Exposure Control Issues in VIZ Applications

Overexposed RPCs (Caused by Exposure Controls in VIZ)

The exposure control feature in some versions of VIZ do not behave correctly with self-illuminated objects. Because of this users who are using the exposure control feature (or Daylights which automatically use exposure control), will see RPCs as being blown out (over-exposed). There are two ways to correct this condition. The first is to change the Exposure control settings. This can be done on the Environment control panel (Rendering menu, Environment selection). Change the brightness of the Logarithmic Exposure Controls to be between 55 and 60. The second method is to reduce the self-illumination of the RPCs. This can be accomplished on the RPC Utilities panel (select an RPC the RPC Utilities button will be the first button in the Modify panel). Select all of the RPCs and click in the column under the light bulb. Change the self-illumination setting to between 30 and 40.

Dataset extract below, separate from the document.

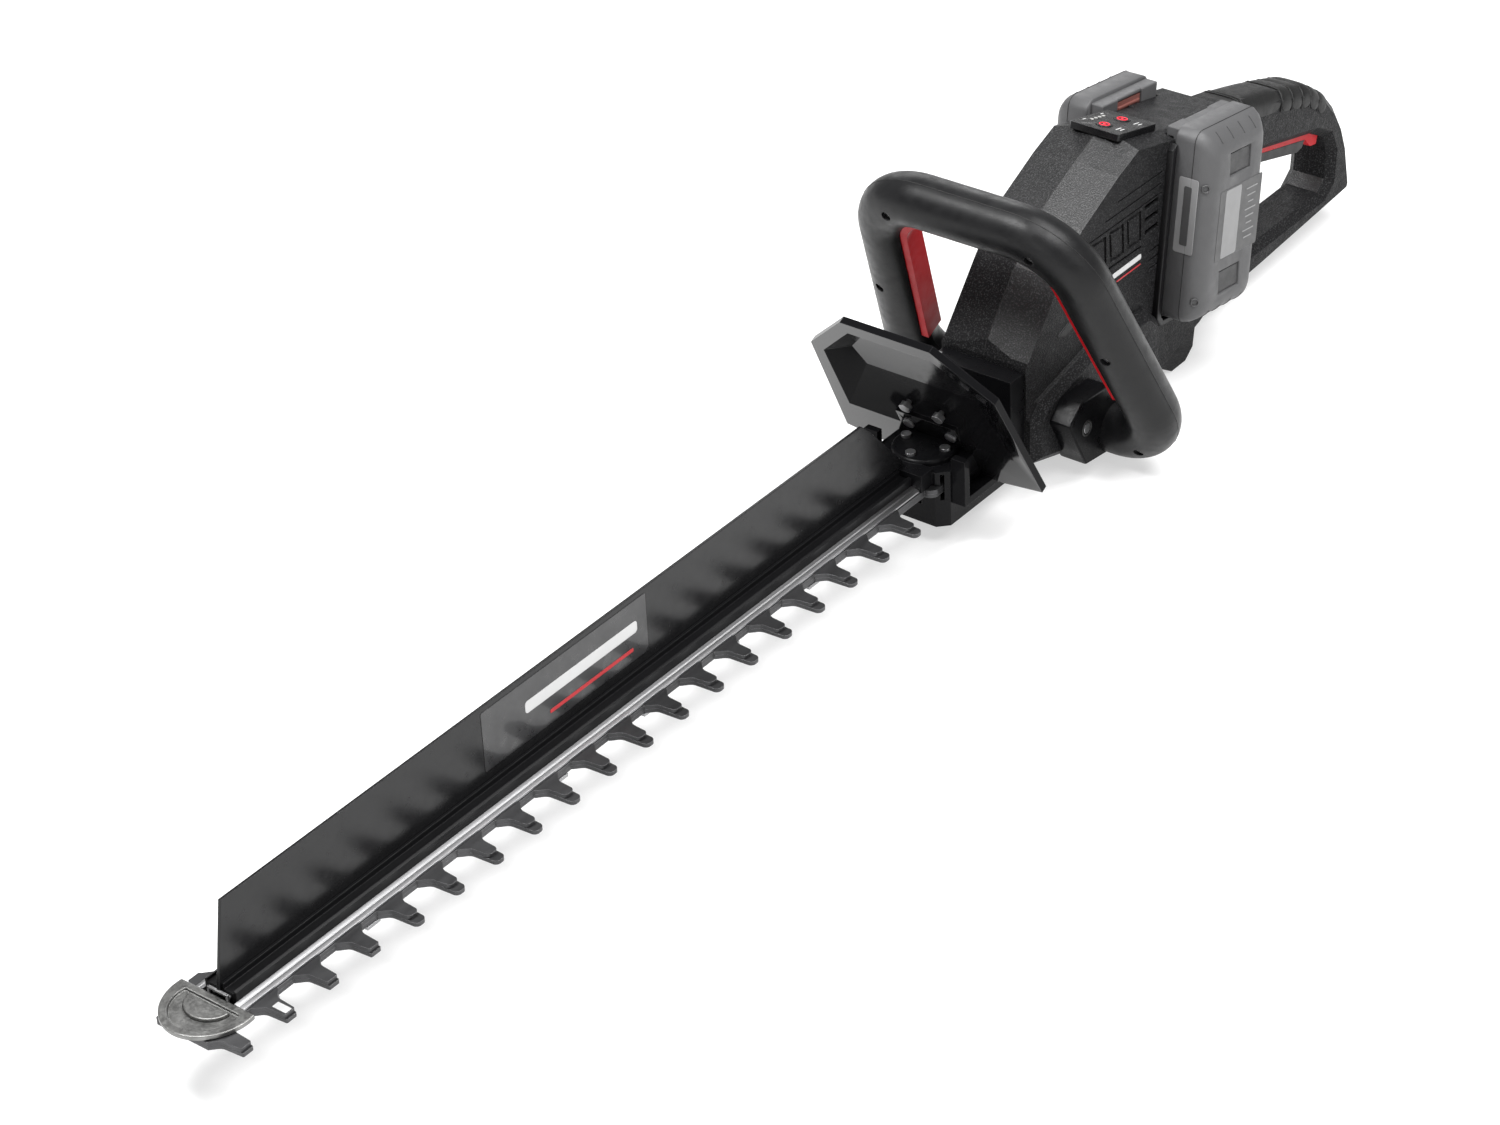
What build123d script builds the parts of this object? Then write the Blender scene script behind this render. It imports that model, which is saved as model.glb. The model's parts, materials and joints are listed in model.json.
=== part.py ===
from build123d import *
import math
import os

os.makedirs("parts", exist_ok=True)

# Hedge trimmer, millimetres.  +X points to the blade tip, +Y to the left hand, +Z up.
# The parts are laid out with X = 0 on the crank's axis and Z = 0 under the feet, and the
# last lines move them all so that the origin is under the middle of the whole tool.

# ---- blades -------------------------------------------------------------------------
BLADE_Z = 36.0            # plane where the two blades slide on each other
BLADE_T = 2.2
BLADE_GAP = 0.05          # half the running gap between the blades
PITCH = 29.0
TOOTH_COUNT = 19
TOOTH_FIRST_X = 579.0     # the tooth nearest the tip
BLUNT_TEETH = 4           # short square teeth at the tip
BLADE_HALF = 16.0
TOOTH_TIP = 36.6
TOOTH_TIP_BLUNT = 33.5
TOOTH_TIP_UPPER = 32.0
TOOTH_TIP_RIGHT = 26.0    # the teeth on the right side are shorter
RIGHT_SHIFT = 2.4         # and stand this much further back
RIGHT_END_X = 557.0       # the last of them, half under the tip guard
RIGHT_END_TIP = 22.4
TOOTH_W = 6.8
BLADE_FRONT = 588.0
STROKE = 7.0              # each blade moves this far either way
BOLT_COUNT = 8
BOLT_R = 2.5
BOLT_FIRST_X = 545.0
BOLT_STEP = 70.0

# ---- crank and gears ----------------------------------------------------------------
ECC_R = 10.0
SLOT_PLAY = 1.8           # room in the yoke for the crank's true sine motion
JOURNAL_R = 5.0
RUN_FIT = 0.05            # radial running clearance of every shaft
CROWN_TEETH = 40
PINION_TEETH = 10
CROWN_MEAN_R = 17.5
CROWN_Z = 39.6
MODULE = 2 * CROWN_MEAN_R / CROWN_TEETH
PINION_PITCH_R = MODULE * PINION_TEETH / 2
MESH_Z = 44.0             # height of the pitch plane
MOTOR_Z = MESH_Z + PINION_PITCH_R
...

Dark RPCs (Caused by Exposure Controls in VIZ)

There is another problem rendering RPCs with the exposure control feature (or Daylights which automatically use exposure control). This problem is a result of the Physical Scale and the Intensity being out of range. This problem results in RPCs that appear to be a solid black silhouette.

The way to correct this problem is to bring the Physical Scale of the exposure control and the Intensity of the light back into correlation. If using Automatic or Linear exposure control then set the Physical Scale to around the same value as the Intensity of the light. For example if the light has an Intensity of 90000 lx then the Physical Scale for the exposure control should be about 90000.

These suggestions should help you to achieve excellent results using RPC, Physical Scale and Exposure Control (Daylights).